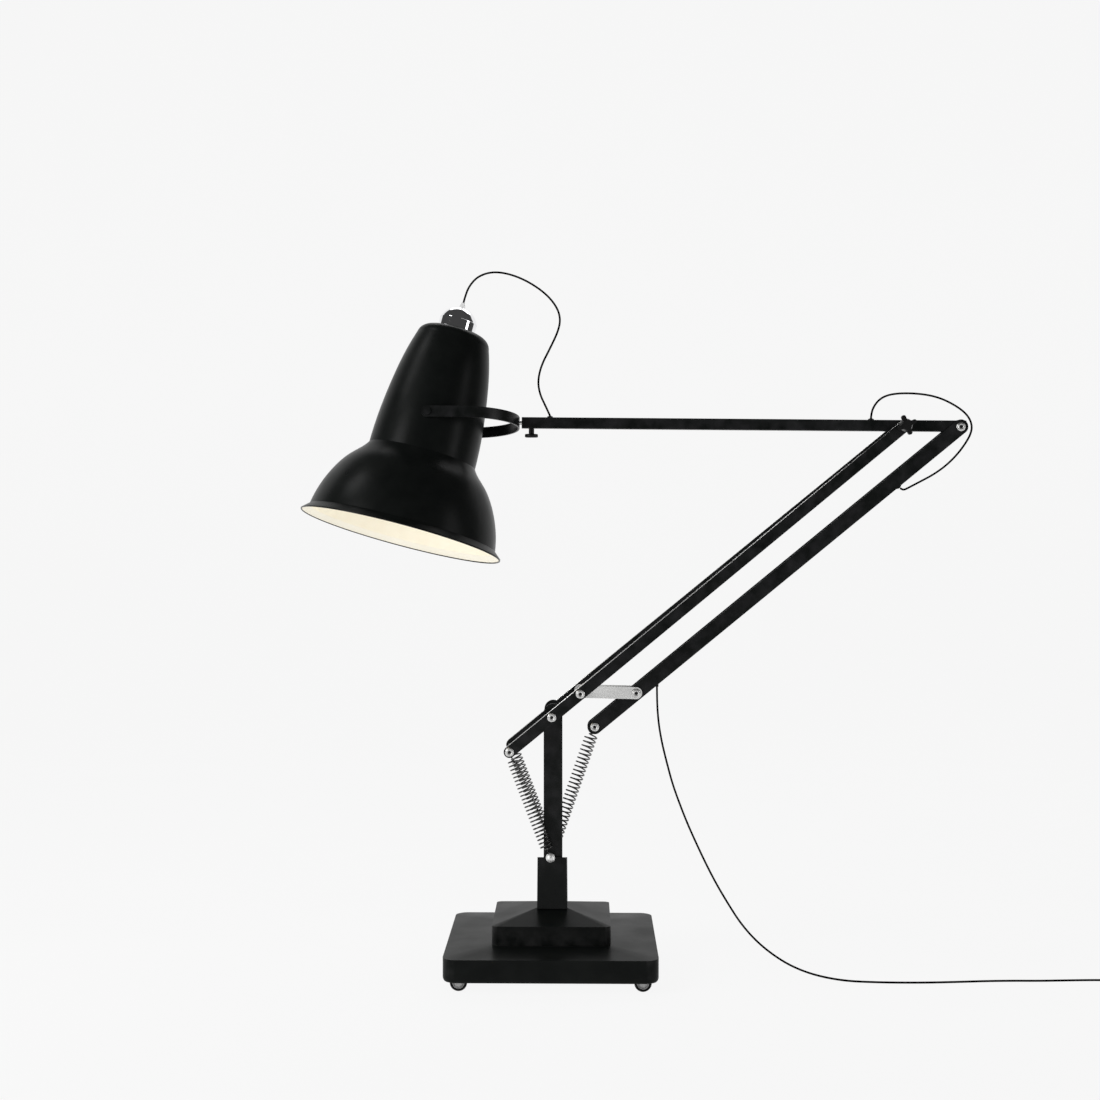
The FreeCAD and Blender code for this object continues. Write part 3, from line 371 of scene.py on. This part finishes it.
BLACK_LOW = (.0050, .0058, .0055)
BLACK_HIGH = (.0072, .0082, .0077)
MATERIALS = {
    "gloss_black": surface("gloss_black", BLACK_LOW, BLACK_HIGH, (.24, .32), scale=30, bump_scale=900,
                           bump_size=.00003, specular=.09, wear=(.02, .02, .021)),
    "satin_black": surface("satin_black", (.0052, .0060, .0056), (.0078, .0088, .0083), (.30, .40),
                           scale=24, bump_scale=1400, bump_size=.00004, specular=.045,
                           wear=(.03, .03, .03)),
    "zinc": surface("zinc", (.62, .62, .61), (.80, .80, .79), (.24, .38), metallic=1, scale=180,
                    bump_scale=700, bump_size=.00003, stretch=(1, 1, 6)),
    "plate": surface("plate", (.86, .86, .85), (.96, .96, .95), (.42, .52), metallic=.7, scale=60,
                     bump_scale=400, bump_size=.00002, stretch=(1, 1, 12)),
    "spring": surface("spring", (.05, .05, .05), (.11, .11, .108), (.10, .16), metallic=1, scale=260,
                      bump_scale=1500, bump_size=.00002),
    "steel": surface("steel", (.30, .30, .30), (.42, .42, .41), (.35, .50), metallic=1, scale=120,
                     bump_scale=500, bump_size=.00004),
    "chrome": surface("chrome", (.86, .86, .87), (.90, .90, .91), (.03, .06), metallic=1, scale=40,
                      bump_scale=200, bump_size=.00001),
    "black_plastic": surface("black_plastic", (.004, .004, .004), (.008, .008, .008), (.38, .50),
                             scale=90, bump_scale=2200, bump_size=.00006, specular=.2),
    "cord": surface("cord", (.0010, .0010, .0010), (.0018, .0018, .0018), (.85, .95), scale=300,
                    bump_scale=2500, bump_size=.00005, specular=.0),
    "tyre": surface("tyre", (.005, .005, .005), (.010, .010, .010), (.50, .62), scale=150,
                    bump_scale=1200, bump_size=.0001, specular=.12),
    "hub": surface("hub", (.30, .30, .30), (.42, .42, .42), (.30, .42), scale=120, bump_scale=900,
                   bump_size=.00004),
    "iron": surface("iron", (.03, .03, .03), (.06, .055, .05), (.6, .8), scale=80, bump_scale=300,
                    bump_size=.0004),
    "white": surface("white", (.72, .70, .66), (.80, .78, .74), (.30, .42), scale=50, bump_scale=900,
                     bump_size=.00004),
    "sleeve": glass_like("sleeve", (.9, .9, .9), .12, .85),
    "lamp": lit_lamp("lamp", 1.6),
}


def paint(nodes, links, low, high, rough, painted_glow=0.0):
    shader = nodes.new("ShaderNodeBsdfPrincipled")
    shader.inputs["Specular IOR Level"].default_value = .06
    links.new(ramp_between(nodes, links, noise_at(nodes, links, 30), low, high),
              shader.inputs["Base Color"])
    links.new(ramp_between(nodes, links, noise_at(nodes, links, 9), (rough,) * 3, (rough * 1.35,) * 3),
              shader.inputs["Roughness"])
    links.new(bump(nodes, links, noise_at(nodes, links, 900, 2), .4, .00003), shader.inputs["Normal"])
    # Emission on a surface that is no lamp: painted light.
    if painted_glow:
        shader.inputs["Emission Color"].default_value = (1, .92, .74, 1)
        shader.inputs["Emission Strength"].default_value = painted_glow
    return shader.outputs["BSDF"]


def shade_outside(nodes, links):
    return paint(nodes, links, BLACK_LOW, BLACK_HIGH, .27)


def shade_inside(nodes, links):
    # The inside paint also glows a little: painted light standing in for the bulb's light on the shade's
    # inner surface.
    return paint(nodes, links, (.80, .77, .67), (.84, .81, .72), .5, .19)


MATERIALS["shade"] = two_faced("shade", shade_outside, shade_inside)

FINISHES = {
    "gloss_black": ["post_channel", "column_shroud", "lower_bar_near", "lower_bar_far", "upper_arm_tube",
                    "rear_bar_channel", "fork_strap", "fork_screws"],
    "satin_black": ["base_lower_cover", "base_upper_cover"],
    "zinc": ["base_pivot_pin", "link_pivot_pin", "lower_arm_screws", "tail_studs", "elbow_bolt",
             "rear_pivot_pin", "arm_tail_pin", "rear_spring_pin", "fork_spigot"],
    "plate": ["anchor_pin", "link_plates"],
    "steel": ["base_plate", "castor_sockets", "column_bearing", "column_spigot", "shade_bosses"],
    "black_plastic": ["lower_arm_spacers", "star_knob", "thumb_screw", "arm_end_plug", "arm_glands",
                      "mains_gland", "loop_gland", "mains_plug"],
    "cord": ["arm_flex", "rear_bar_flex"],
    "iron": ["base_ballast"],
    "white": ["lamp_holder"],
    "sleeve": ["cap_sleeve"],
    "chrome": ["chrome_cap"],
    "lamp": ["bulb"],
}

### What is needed
Please quote the data above in full, with no line missing.

### Response to the task
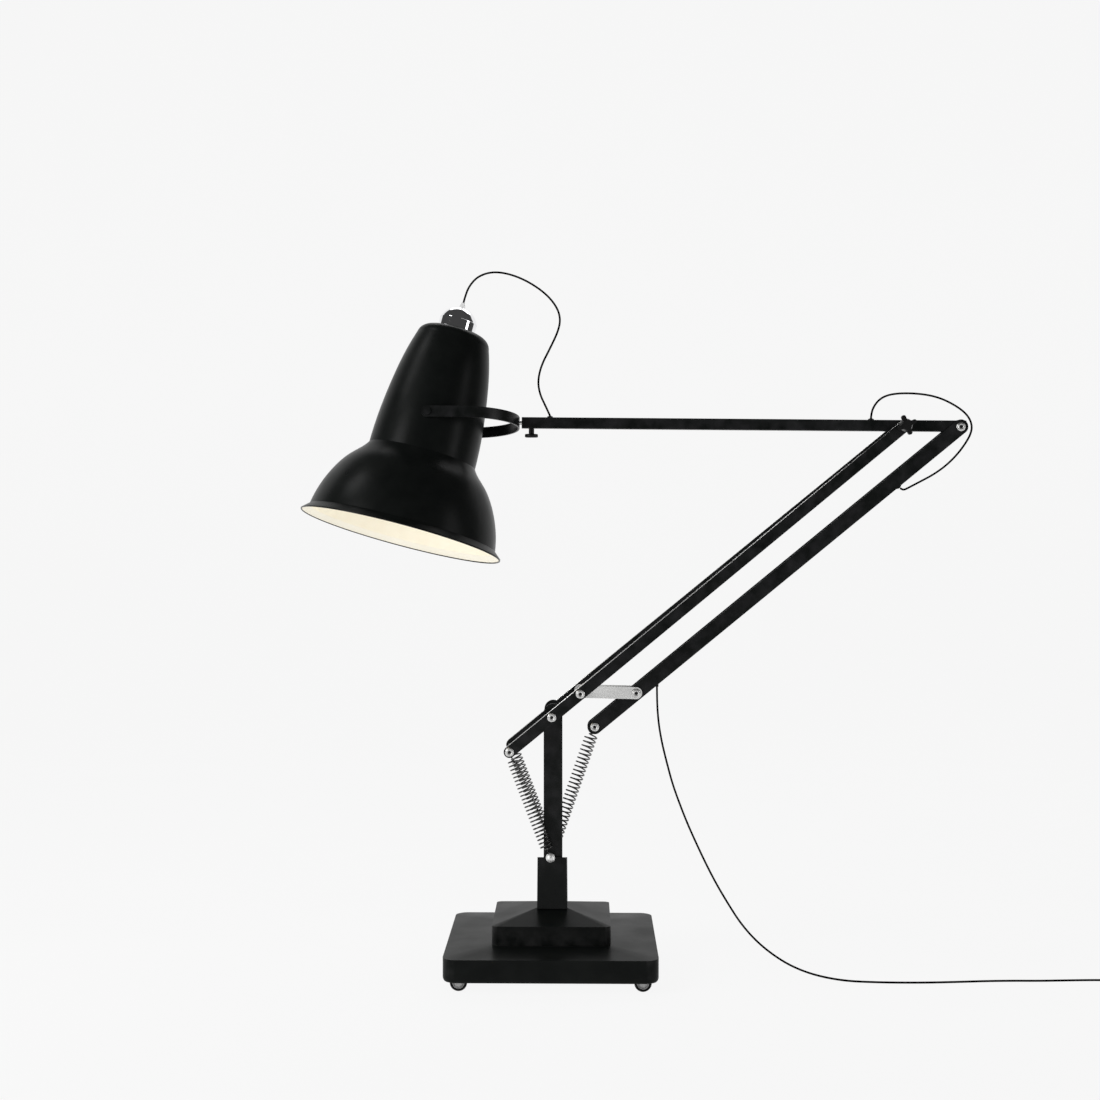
The FreeCAD and Blender code for this object continues. Write part 3, from line 371 of scene.py on. This part finishes it.
BLACK_LOW = (.0050, .0058, .0055)
BLACK_HIGH = (.0072, .0082, .0077)
MATERIALS = {
    "gloss_black": surface("gloss_black", BLACK_LOW, BLACK_HIGH, (.24, .32), scale=30, bump_scale=900,
                           bump_size=.00003, specular=.09, wear=(.02, .02, .021)),
    "satin_black": surface("satin_black", (.0052, .0060, .0056), (.0078, .0088, .0083), (.30, .40),
                           scale=24, bump_scale=1400, bump_size=.00004, specular=.045,
                           wear=(.03, .03, .03)),
    "zinc": surface("zinc", (.62, .62, .61), (.80, .80, .79), (.24, .38), metallic=1, scale=180,
                    bump_scale=700, bump_size=.00003, stretch=(1, 1, 6)),
    "plate": surface("plate", (.86, .86, .85), (.96, .96, .95), (.42, .52), metallic=.7, scale=60,
                     bump_scale=400, bump_size=.00002, stretch=(1, 1, 12)),
    "spring": surface("spring", (.05, .05, .05), (.11, .11, .108), (.10, .16), metallic=1, scale=260,
                      bump_scale=1500, bump_size=.00002),
    "steel": surface("steel", (.30, .30, .30), (.42, .42, .41), (.35, .50), metallic=1, scale=120,
                     bump_scale=500, bump_size=.00004),
    "chrome": surface("chrome", (.86, .86, .87), (.90, .90, .91), (.03, .06), metallic=1, scale=40,
                      bump_scale=200, bump_size=.00001),
    "black_plastic": surface("black_plastic", (.004, .004, .004), (.008, .008, .008), (.38, .50),
                             scale=90, bump_scale=2200, bump_size=.00006, specular=.2),
    "cord": surface("cord", (.0010, .0010, .0010), (.0018, .0018, .0018), (.85, .95), scale=300,
                    bump_scale=2500, bump_size=.00005, specular=.0),
    "tyre": surface("tyre", (.005, .005, .005), (.010, .010, .010), (.50, .62), scale=150,
                    bump_scale=1200, bump_size=.0001, specular=.12),
    "hub": surface("hub", (.30, .30, .30), (.42, .42, .42), (.30, .42), scale=120, bump_scale=900,
                   bump_size=.00004),
    "iron": surface("iron", (.03, .03, .03), (.06, .055, .05), (.6, .8), scale=80, bump_scale=300,
                    bump_size=.0004),
    "white": surface("white", (.72, .70, .66), (.80, .78, .74), (.30, .42), scale=50, bump_scale=900,
                     bump_size=.00004),
    "sleeve": glass_like("sleeve", (.9, .9, .9), .12, .85),
    "lamp": lit_lamp("lamp", 1.6),
}


def paint(nodes, links, low, high, rough, painted_glow=0.0):
    shader = nodes.new("ShaderNodeBsdfPrincipled")
    shader.inputs["Specular IOR Level"].default_value = .06
    links.new(ramp_between(nodes, links, noise_at(nodes, links, 30), low, high),
              shader.inputs["Base Color"])
    links.new(ramp_between(nodes, links, noise_at(nodes, links, 9), (rough,) * 3, (rough * 1.35,) * 3),
              shader.inputs["Roughness"])
    links.new(bump(nodes, links, noise_at(nodes, links, 900, 2), .4, .00003), shader.inputs["Normal"])
    # Emission on a surface that is no lamp: painted light.
    if painted_glow:
        shader.inputs["Emission Color"].default_value = (1, .92, .74, 1)
        shader.inputs["Emission Strength"].default_value = painted_glow
    return shader.outputs["BSDF"]


def shade_outside(nodes, links):
    return paint(nodes, links, BLACK_LOW, BLACK_HIGH, .27)


def shade_inside(nodes, links):
    # The inside paint also glows a little: painted light standing in for the bulb's light on the shade's
    # inner surface.
    return paint(nodes, links, (.80, .77, .67), (.84, .81, .72), .5, .19)


MATERIALS["shade"] = two_faced("shade", shade_outside, shade_inside)

FINISHES = {
    "gloss_black": ["post_channel", "column_shroud", "lower_bar_near", "lower_bar_far", "upper_arm_tube",
                    "rear_bar_channel", "fork_strap", "fork_screws"],
    "satin_black": ["base_lower_cover", "base_upper_cover"],
    "zinc": ["base_pivot_pin", "link_pivot_pin", "lower_arm_screws", "tail_studs", "elbow_bolt",
             "rear_pivot_pin", "arm_tail_pin", "rear_spring_pin", "fork_spigot"],
    "plate": ["anchor_pin", "link_plates"],
    "steel": ["base_plate", "castor_sockets", "column_bearing", "column_spigot", "shade_bosses"],
    "black_plastic": ["lower_arm_spacers", "star_knob", "thumb_screw", "arm_end_plug", "arm_glands",
                      "mains_gland", "loop_gland", "mains_plug"],
    "cord": ["arm_flex", "rear_bar_flex"],
    "iron": ["base_ballast"],
    "white": ["lamp_holder"],
    "sleeve": ["cap_sleeve"],
    "chrome": ["chrome_cap"],
    "lamp": ["bulb"],
}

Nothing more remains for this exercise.